Photographs of works of art in an exhibition or studio setting, enlarged to the size of the wall, have become an essential and increasingly systematic element of contemporary museography. The institutional curator accompanied by his or her set designer, and the independent curator, both use them as much to recontextualize works as for their aesthetic qualities as documentary images that have become immersive and reflexive.

The obviously richer relationship that artists have with these unique images reveals in various ways what is currently at stake in the act of exhibiting.

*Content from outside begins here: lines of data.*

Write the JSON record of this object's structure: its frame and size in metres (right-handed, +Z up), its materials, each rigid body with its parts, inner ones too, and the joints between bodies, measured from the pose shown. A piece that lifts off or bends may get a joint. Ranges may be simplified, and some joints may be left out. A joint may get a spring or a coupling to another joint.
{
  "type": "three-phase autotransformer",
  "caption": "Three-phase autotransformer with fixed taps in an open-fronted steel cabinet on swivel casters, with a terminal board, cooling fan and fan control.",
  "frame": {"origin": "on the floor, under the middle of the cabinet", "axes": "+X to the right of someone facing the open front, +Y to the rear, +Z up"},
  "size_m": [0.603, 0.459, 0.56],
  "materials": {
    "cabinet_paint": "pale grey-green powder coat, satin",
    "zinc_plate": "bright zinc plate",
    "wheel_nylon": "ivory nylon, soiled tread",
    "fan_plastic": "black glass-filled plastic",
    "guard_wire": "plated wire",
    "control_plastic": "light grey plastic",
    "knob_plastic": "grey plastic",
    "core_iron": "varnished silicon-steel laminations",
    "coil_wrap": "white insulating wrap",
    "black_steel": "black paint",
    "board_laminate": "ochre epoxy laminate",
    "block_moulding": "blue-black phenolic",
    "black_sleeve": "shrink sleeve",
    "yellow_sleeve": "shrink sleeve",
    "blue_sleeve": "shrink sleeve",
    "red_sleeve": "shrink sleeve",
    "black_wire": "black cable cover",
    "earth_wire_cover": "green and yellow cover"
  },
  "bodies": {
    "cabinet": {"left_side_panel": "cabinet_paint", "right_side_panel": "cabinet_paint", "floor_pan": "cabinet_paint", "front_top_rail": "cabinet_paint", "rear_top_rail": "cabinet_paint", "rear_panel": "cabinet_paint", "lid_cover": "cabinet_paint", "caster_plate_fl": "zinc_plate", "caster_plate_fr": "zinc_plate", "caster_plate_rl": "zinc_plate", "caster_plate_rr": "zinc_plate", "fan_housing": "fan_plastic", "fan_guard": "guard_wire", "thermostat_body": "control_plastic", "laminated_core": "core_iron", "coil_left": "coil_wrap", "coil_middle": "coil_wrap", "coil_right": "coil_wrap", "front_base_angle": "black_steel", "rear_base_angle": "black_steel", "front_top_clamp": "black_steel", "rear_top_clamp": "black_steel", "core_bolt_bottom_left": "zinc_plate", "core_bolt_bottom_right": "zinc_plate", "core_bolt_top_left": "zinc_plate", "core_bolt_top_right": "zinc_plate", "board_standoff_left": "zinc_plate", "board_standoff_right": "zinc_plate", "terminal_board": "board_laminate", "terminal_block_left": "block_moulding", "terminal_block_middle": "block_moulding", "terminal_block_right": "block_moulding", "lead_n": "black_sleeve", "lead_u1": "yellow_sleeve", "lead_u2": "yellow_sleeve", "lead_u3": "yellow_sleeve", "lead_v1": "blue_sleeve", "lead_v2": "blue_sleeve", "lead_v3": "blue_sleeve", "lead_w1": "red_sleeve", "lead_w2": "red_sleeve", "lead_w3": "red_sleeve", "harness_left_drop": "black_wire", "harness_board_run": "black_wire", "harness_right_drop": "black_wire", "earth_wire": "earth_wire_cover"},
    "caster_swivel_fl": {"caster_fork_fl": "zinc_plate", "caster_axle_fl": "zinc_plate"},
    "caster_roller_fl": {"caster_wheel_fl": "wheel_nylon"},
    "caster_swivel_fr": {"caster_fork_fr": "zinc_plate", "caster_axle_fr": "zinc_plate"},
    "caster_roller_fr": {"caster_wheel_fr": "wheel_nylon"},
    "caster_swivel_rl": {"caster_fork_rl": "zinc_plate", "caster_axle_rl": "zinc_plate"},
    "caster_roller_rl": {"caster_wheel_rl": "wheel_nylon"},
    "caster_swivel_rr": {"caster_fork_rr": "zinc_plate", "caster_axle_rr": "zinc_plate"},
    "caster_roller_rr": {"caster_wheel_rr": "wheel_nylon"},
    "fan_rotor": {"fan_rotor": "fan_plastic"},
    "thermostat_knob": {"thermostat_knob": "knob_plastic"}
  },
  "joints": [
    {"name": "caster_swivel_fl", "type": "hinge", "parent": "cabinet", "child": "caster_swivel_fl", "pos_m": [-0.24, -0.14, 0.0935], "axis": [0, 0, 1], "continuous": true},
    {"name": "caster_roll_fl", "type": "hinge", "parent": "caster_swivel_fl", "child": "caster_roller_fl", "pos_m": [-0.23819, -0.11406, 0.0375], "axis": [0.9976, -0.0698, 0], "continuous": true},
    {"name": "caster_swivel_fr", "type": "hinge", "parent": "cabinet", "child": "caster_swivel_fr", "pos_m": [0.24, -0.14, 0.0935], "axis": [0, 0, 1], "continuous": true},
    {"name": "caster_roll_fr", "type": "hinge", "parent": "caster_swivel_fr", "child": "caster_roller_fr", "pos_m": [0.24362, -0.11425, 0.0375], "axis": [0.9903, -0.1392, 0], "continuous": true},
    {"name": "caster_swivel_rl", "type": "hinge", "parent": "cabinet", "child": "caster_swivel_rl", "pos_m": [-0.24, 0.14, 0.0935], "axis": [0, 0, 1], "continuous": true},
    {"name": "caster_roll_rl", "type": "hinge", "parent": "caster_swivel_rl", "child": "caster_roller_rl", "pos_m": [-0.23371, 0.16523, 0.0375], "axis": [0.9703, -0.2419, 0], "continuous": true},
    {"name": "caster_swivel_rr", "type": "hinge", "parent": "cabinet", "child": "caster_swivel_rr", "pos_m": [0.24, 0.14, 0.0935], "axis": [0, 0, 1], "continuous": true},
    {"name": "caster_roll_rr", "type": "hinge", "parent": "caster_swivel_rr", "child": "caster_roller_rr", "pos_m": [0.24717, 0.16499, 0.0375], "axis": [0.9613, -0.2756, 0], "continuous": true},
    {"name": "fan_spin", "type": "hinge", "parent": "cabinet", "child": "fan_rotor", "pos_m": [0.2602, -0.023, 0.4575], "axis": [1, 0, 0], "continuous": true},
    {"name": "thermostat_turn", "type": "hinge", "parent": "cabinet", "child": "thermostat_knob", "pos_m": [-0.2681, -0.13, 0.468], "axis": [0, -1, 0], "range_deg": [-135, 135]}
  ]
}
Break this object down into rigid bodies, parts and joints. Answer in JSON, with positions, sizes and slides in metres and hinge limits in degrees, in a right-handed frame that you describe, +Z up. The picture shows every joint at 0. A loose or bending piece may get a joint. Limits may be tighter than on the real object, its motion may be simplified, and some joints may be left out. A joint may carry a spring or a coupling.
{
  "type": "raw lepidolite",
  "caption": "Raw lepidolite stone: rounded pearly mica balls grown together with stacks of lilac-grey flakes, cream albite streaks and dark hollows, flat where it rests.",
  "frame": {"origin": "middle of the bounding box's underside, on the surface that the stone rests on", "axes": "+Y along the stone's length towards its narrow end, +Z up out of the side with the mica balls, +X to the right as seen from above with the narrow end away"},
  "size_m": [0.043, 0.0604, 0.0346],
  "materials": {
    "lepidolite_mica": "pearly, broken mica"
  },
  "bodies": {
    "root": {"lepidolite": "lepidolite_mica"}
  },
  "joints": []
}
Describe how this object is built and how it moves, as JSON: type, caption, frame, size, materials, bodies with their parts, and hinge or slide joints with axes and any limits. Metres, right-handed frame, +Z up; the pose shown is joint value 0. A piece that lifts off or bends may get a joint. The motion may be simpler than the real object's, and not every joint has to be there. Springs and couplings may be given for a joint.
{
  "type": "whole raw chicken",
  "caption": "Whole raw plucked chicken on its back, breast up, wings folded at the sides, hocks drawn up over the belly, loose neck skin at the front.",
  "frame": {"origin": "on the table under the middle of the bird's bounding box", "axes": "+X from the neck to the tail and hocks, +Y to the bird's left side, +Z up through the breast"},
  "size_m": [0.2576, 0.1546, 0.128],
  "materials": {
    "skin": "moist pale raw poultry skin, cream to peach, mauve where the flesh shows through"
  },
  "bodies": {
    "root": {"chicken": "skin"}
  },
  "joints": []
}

To create a kind of retrospective of his work, in 2016 Johnathan Monk debuted a series of exhibitions entitled Exhibit Model*, which consisted of covering the walls of the exhibition space with archive photographs that documented his work in different contexts over the last 20 years. Marie J. Jean considers these staged exhibition views as a form of augmented reality: “This manner of considering the exhibition, in other words, of exhibiting the work along with the context of its appearance, reminds us that the work of art “is a place”, “establishes a place”, is “a has taken place**”.

However for Johnathan Monk, who often uses the work of other artists, isn’t it simply a way in which to appropriate his own work?”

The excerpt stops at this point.